After an unsuccessful run for the Illinois state legislature in 1832, Lincoln ran again and won four consecutive terms (1834-1842) while earning a law degree. Lincoln married Mary Todd in 1842, and the couple had four children. He was elected to the House of Representatives in 1846 and earned a reputation for his unpopular opposition to slavery and the Mexican War. Confident of his skills as a politician, Lincoln ran for the Senate in 1858, losing to Stephen Douglas but launching himself on the national scene thanks to his eloquent oratorical skills, which helped land him the Republican nomination for president in 1860. The celebration of his unlikely presidential victory was short-lived, however.

Seven Southern states seceded from the Union following Lincoln's election, with more threatening to follow; at the same time, Jefferson Davis was inaugurated as president of the Confederate States of America.

Fighting to keep the country together during the onset of the Civil War, Lincoln was faced the most difficult decision of his young presidency. Under pressure from abolitionists to free the slaves, Lincoln feared alienating the Union-affiliated border states in which slavery was still active. But, despite the terrifyingly high death toll in battles such as Antietam — where more than 20,000 Union and Confederate soldiers died — on January 1, 1863, Lincoln signed one of the most important pieces of legislation in the country's history, the Emancipation Proclamation. The document declared that slaves within the rebelling Confederacy states were forever free.

Though he still thought gradual, voluntary emancipation was the better option, Lincoln's actions helped turn overseas opinion in favor of the Union and led to the adoption of the 13h Amendment to the Constitution, which barred slavery.

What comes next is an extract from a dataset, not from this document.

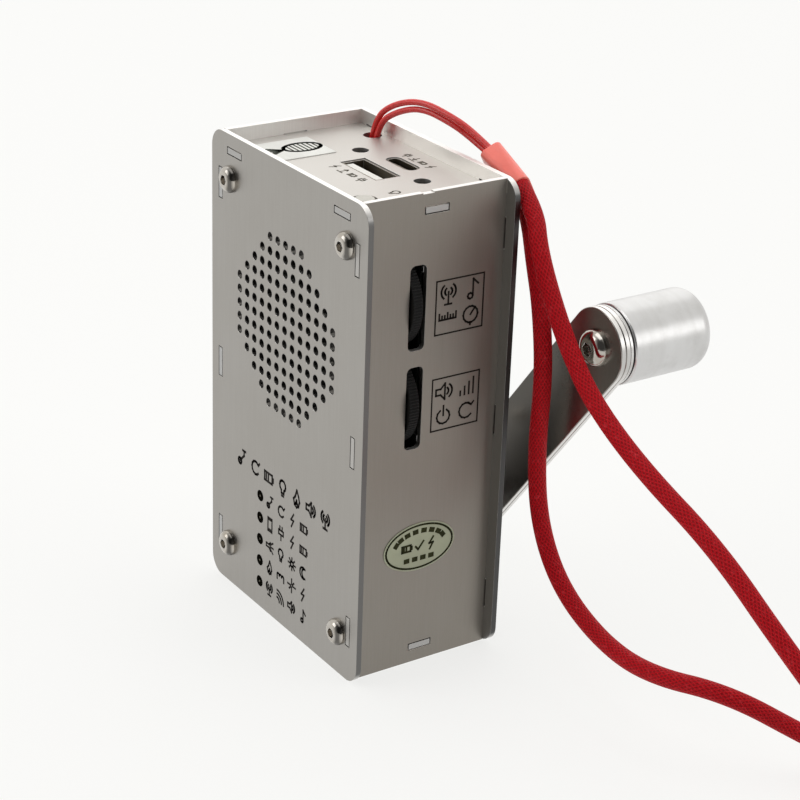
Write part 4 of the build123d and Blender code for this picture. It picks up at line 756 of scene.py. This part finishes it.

Lincoln gave one of his most famous speeches, the Gettysburg Address, while dedicating the military cemetery in Gettysburg, Pennsylvania, on November 19, 1863. It was there that he reminded his countrymen, "Four score and seven years ago, our fathers brought forth on this continent a new nation, conceived in liberty and dedicated to the proposition that all men are created equal."

During his time in office, Lincoln also supported the Homestead Act, which allowed poor people in the East to buy affordable land in the West, and the National Banking Act, which established a national currency. He also signed a bill that created the first transcontinental railroad.

Lincoln was re-elected in 1864, and during his second inaugural address, Lincoln showed the depth of his compassion, inviting the Confederate states to join the Union in a speech that is inscribed in a wall of the Lincoln Memorial on the National Mall in Washington, D.C. "With malice toward none, with charity for all, with firmness in the right, as God gives us to see the right, let us strive on to finish the work we are in, to bind up the nation's wounds." The president also voiced his support for voting rights for some black citizens, an opinion that would prove to be fatal.

Just over a year into his second term, on April 14, 1865, Lincoln was assassinated at Ford's Theatre in Washington by actor John Wilkes Booth, who believed he was helping the South by murdering the man who abolished slavery. Lincoln, the victim of the first presidential assassination in U.S. history, died the next morning.

Though he presided over one of the ugliest chapters in this country's history, Abraham Lincoln rose above the issues that divided America and continues to inspire new generations with his determination, powerful words and moral deeds.